Fortunately, as of PHP 5.5 we are able to take advantage of Generators and create a more succinct implementation which easily describes its purpose. Generators allow us to implement the Stream without the need to handle the deferred tail execution and implement the class-based Iterator interface.

function stream($x, callable $f)
{
    while (true) {
        yield $x;
        $x = call_user_func($f, $x);
    }
}

function map(callable $f, Generator $g)
{
    while ($g->valid()) {
        yield call_user_func($f, $g->current());
        $g->next();
    }
}

function filter(callable $f, Generator $g)
{
    while ($g->valid()) {
        if (call_user_func($f, $g->current())) yield $g->current();
        $g->next();
    }
}

function take($n, Generator $g)
{
    while ($n--) {
        yield $g->current();
        $g->next();
    }
}

function srange($start = 1, $end = INF)
{
    return take($end - $start + 1, stream($start, function ($x) { return $x + 1; }));
}

As you can see we have been able to instead flatten the class-based approach into top-level functions. Each function is aided by type-hints, describing what it is tasked to do far more clearly. Using the generators ‘valid’ method we are able to implement all but the ‘take’ method using imperative while loops. This implementation is able to compute the previous examples, as shown below.

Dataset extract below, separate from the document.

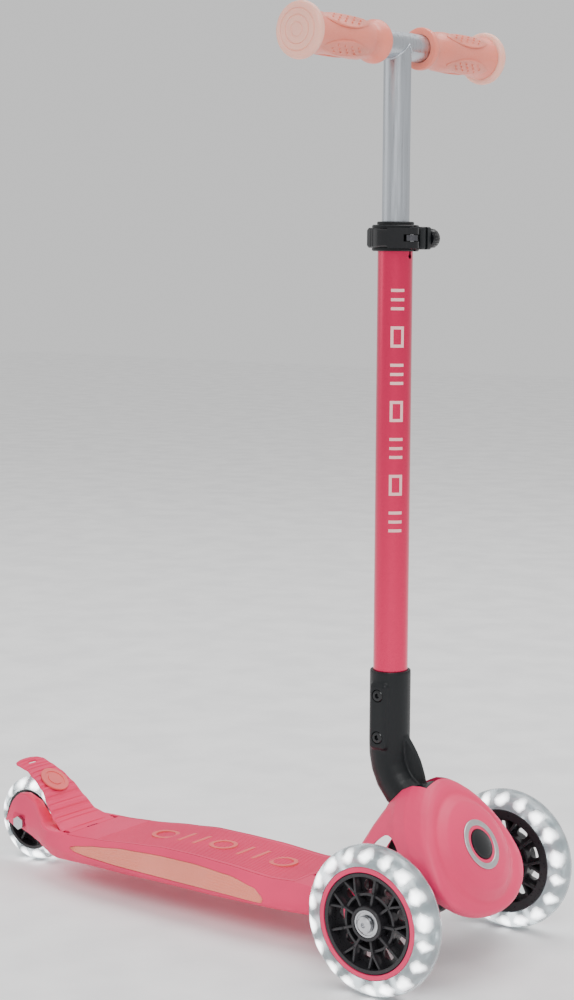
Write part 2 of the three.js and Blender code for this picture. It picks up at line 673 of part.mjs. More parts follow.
function addTubes() {
  const wallIn = outerTubeRadius - outerTubeWall;
  const tube = upright(washer(wallIn, outerTubeRadius, outerTubeBottom, outerTubeTop));
  const slotEnd = alongY(disc(2, 0, 30, 12), 1).rotateZ(-Math.PI / 2);
  const slit = upright(join(box([0, -1, outerTubeTop - 24], [30, 1, outerTubeTop + 5]),
    slotEnd.translate(0, 0, outerTubeTop - 25)));
  const crossHoles = Object.values(screwHeights).map((height) => (
    alongY(disc(2.5 + gap, -30, 30, 12)).translate(stemX, 0, height)));
  add('outer_tube', pinkMetal, cut(tube, slit, ...crossHoles));
  const bushOut = wallIn - gap;
  const bush = [[innerTubeRadius + gap, outerTubeTop - 22], [bushOut, outerTubeTop - 22],
    [bushOut, outerTubeTop + gap], [outerTubeRadius + 0.7, outerTubeTop + gap],
    [outerTubeRadius + 0.7, outerTubeTop + 2.6], [innerTubeRadius + gap, outerTubeTop + 2.6],
    [innerTubeRadius + gap, outerTubeTop - 22]];
  add('liner_bush', blackNylon, upright(turned(bush)));
  const inside = innerTubeRadius - innerTubeWall;
  const post = turned([[inside, innerTubeBottom], [innerTubeRadius, innerTubeBottom],
    [innerTubeRadius, barHeight], [inside, barHeight], [inside, innerTubeBottom]]);
  const barHalf = barHalfLength - capLength - 1;
  const bar = alongY(disc(innerTubeRadius, -barHalf, barHalf)).translate(0, 0, barHeight);
  add('t_bar', silver, upright(join(post, bar)));
}

// ---- clamp ----
function addClamp() {
  const low = outerTubeTop - clampHeight;
  const inner = outerTubeRadius + gap;
  const outer = inner + clampWall;
  const middle = outerTubeTop - clampHeight / 2;
  const bolt = { x: earReach, radius: 2.5 };
  const slit = 1.6;
  const earOut = slit + earThickness;
  const ears = box([inner + 1, -earOut, low + 1.5], [earReach + 5, earOut, outerTubeTop - 1.5]);
  const tubeRoom = disc(inner, low - 5, outerTubeTop + 5);
  const split = box([0, -slit, low - 5], [60, slit, outerTubeTop + 5]);
  const boltHole = alongY(disc(bolt.radius + gap, -40, 40, 14)).translate(bolt.x, 0, middle);
  const collar = join(disc(outer, low, outerTubeTop), ears);
  add('clamp_collar', blackNylon, upright(cut(collar, tubeRoom, split, boltHole)));

  const pivotY = -earOut - 6.5;
  const eye = disc(5.2, middle - 2.3, middle + 2.3, 18).translate(bolt.x, pivotY, 0);
  const shank = alongY(disc(bolt.radius, -earOut - 5, earOut + 9, 14)).translate(bolt.x, 0, middle);
  const pinHole = disc(2 + gap, middle - 20, middle + 20, 12).translate(bolt.x, pivotY, 0);
  add('clamp_bolt', steel, upright(cut(join(eye, shank), pinHole)));
  const nut = turned([[bolt.radius + gap, earOut + gap], [7, earOut + gap], [8, earOut + 2], [8, earOut + 8],
    [6.5, earOut + 10], [bolt.radius + gap, earOut + 10], [bolt.radius + gap, earOut + gap]], 20);
  add('adjusting_nut', blackGloss, upright(alongY(nut).translate(bolt.x, 0, middle)));
  add('lever_pin', steel, upright(disc(2, middle - 7.6, middle + 7.6, 12).translate(bolt.x, pivotY, 0)));

  const armIn = outer + gap + 0.4;
  const arm = planPlate([...arc(0, 0, armIn + 4.5, 232, 305, 10),
    ...arc(0, 0, armIn, 305, 232, 10)], middle - 8, middle + 8);
  const hub = disc(6, middle - 8, middle + 8, 20).translate(bolt.x, pivotY, 0);
  const neck = planPlate([[8, -armIn - 4], [bolt.x, pivotY - 5.5], [bolt.x, pivotY], [8, -armIn + 4]],
    middle - 8, middle + 8);
  const eyeRoom = disc(5.8, middle - 2.8, middle + 2.8, 18).translate(bolt.x, pivotY, 0);
  const boltRoom = box([bolt.x - 3.4, pivotY - 20, middle - 2.8], [bolt.x + 20, 0, middle + 2.8]);
  const collarRoom = disc(outer + gap, low - 5, outerTubeTop + 5, 40);
  const earRoom = box([0, -earOut - gap, low - 5], [60, 0, outerTubeTop + 5]);
  add('clamp_lever', blackGloss, upright(cut(join(arm, hub, neck), collarRoom, earRoom, eyeRoom, boltRoom,
    pinHole.clone())));
}

// ---- grips ----
function addGrips() {
  const start = gripStart;
  const end = barHalfLength - capLength;
  const bore = innerTubeRadius + gap;
  const neck = gripRadius - 2.8;
  const waist = gripRadius - 1.2;
  const profile = [
    [bore, start], [gripRadius, start], [gripRadius + 1, start + 2], [gripRadius + 0.6, start + 6],
    [neck, start + 10], [neck, start + 14], [gripRadius - 0.4, start + 24], [gripRadius, start + 34],
    [waist, start + 62], [gripRadius, end - 14], [gripRadius + 1.5, end - gap],
    [bore, end - gap], [bore, start],
  ];
  const cap = [[0, end], [capRadius - 4, end], [capRadius, end + 3], [capRadius - 0.6, end + 6],
    [capRadius - 5, barHalfLength - 0.6], [6, barHalfLength], [0, barHalfLength]];
  const place = (geometry, side) => upright(alongY(geometry, side).translate(0, 0, barHeight));
  addPair('grip', peach, (side) => place(turned(profile), side));
  addPair('grip_cap', peach, (side) => place(turned(cap, 24), side));
}

addDeck();
addInserts();
addBrake();
addRearWheel();
addFrontWheels();
addTruck();
addHeadBlock();
addCover();
addButton();
addElbow();
addTubes();
addClamp();
addGrips();

const extent = new THREE.Box3().setFromObject(scooter);
scooter.position.x = -(extent.min.x + extent.max.x) / 2;

export default scooter;
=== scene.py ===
import json
from math import atan2, cos, hypot, pi, radians, sin
import bpy
from mathutils import Matrix, Vector


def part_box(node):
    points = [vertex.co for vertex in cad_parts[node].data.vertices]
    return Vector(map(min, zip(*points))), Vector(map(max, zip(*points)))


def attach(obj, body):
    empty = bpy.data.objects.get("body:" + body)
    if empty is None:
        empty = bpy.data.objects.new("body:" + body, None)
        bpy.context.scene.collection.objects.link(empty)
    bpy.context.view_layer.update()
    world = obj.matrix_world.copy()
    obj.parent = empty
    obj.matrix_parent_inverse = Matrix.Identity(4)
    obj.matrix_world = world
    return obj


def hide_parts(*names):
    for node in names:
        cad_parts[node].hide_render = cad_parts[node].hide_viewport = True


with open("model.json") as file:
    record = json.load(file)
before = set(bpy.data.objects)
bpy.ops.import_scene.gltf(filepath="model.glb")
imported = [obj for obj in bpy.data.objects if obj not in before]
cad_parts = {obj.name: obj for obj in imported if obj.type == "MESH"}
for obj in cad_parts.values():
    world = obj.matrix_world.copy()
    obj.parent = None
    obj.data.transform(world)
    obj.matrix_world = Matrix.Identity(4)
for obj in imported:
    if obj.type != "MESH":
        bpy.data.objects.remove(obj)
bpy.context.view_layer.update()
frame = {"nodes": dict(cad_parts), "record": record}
mm = 0.001

# where things are, from the frame
axleLeft = (Vector(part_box("front_left_tyre")[0]) + Vector(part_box("front_left_tyre")[1])) / 2
axleRight = Vector((axleLeft.x, -axleLeft.y, axleLeft.z))
rearAxle = (Vector(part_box("rear_tyre")[0]) + Vector(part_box("rear_tyre")[1])) / 2
stemAxis = (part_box("outer_tube")[0][0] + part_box("outer_tube")[1][0]) / 2
originX = axleLeft.x


# ---- small helpers, used everywhere ----
def pickNone():
    if bpy.context.object and bpy.context.object.mode != "OBJECT":
        bpy.ops.object.mode_set(mode="OBJECT")
    bpy.ops.object.select_all(action="DESELECT")


def pick(*items):
    pickNone()
    for item in items:
        item.select_set(True)
    bpy.context.view_layer.objects.active = items[0]


def freshMesh(name, points, edges=(), faces=()):
    mesh = bpy.data.meshes.new(name)
    mesh.from_pydata(points, edges, faces)
    item = bpy.data.objects.new(name, mesh)
    bpy.context.collection.objects.link(item)
    pick(item)
    return item


def place(item, at=(0, 0, 0), turn=None):
    # bakes the place into the mesh, so the object stays at the origin
    matrix = Matrix.Translation(Vector(at)) @ (turn or Matrix.Identity(4)) @ item.matrix_world
    item.data.transform(matrix)
    item.matrix_world = Matrix.Identity(4)
    if matrix.determinant() < 0:
        item.data.flip_normals()
    return item


def cleanUp(item, angle=35, merge=0.00002):
    pick(item)
    bpy.ops.object.mode_set(mode="EDIT")
    bpy.ops.mesh.select_all(action="SELECT")
    bpy.ops.mesh.remove_doubles(threshold=merge)
    bpy.ops.mesh.normals_make_consistent(inside=False)
    bpy.ops.object.mode_set(mode="OBJECT")
    bpy.ops.object.shade_smooth_by_angle(angle=radians(angle))
    return item


def useModifier(item, kind, **settings):
    pick(item)
    modifier = item.modifiers.new(kind.title(), kind)
    for key, value in settings.items():
        setattr(modifier, key, value)
    bpy.ops.object.modifier_apply(modifier=modifier.name)
    return item


def spun(name, outline, steps=64, closed=True):
    # outline of (radius, along Y) in mm, spun round Y
    points = [(r * mm, a * mm, 0) for r, a in outline]
    count = len(points)
    edges = [(i, (i + 1) % count) for i in range(count if closed else count - 1)]
    item = freshMesh(name, points, edges)
    bpy.ops.object.mode_set(mode="EDIT")
    bpy.ops.mesh.select_all(action="SELECT")
    bpy.ops.mesh.spin(steps=steps, angle=2 * pi, center=(0, 0, 0), axis=(0, 1, 0))
    bpy.ops.object.mode_set(mode="OBJECT")
    return cleanUp(item)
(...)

$isEven = function ($x) { return $x % 2 == 0; };

sprint(take(10, filter($isEven, srange()))); // [2, 4, 6, 8, 10]

$fibonacci = call_user_func(function () {
    $y = 1;

    return function ($x) use (&$y) {
        $z = $y;
        $y += $x;
        return $z;
    };
});

sprint(take(10, stream(0, $fibonacci))); // [0, 1, 1, 2, 3]

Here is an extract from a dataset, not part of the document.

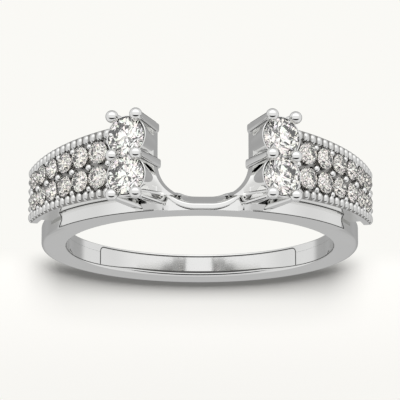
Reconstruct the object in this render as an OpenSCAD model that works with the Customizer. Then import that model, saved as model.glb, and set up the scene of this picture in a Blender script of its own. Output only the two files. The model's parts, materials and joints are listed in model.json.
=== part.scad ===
// Ring guard: a slim shank with a notch at the top for another ring's head, two heads
// of two claw-set stones beside the notch, and two paved shoulders edged with milgrain.
// It is worked out round the finger's axis, with the notch towards -Y and the plain
// front face at z = 0, and is then laid down on its open side, as it rests by itself.

/* [Shank] */
// Inside diameter of the finger hole
finger_d = 17.35; // [15.3:0.05:20.6]
// Width of the shank along the finger
shank_w = 1.54; // [1.4:0.02:1.8]
// Thickness of the shank at its sides
shank_t = 1.6; // [1.4:0.05:1.8]
// Extra thickness at the bottom of the shank
shank_extra = 0.35; // [0:0.05:0.5]
// Rounding of the shank's outer edges
edge_r = 0.3; // [0.15:0.05:0.45]
// Bevel of the finger hole's edges
bevel = 0.08; // [0.04:0.02:0.14]
// Thickness of the crisp upper part of the shank
crest_t = 1.85; // [1.75:0.05:1.95]
// Angle from the top to the end of the crisp part
crest_end = 58; // [54:1:64]

/* [Notch] */
// Width of the notch at the finger
notch_w = 5.2; // [4.8:0.1:5.4]
// Corner radius of the notch at the finger
notch_corner = 2.05; // [1.7:0.05:2.2]
// Metal left in front of the notch at the finger
notch_front = 1.26; // [1.1:0.02:1.4]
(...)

As you can see by looking at the above examples, the Fibonacci sequence code has been simplified greatly. We have been able to remove the need to return a new Stream instance each time, and instead able to focus solely on the generation of the next value. Although both implementations solve the problem at hand, by now you will certainly see the stronger case put forth by the generator approach. Not only is it less code, it also provides us with a clearer way to expressively compose the functions together.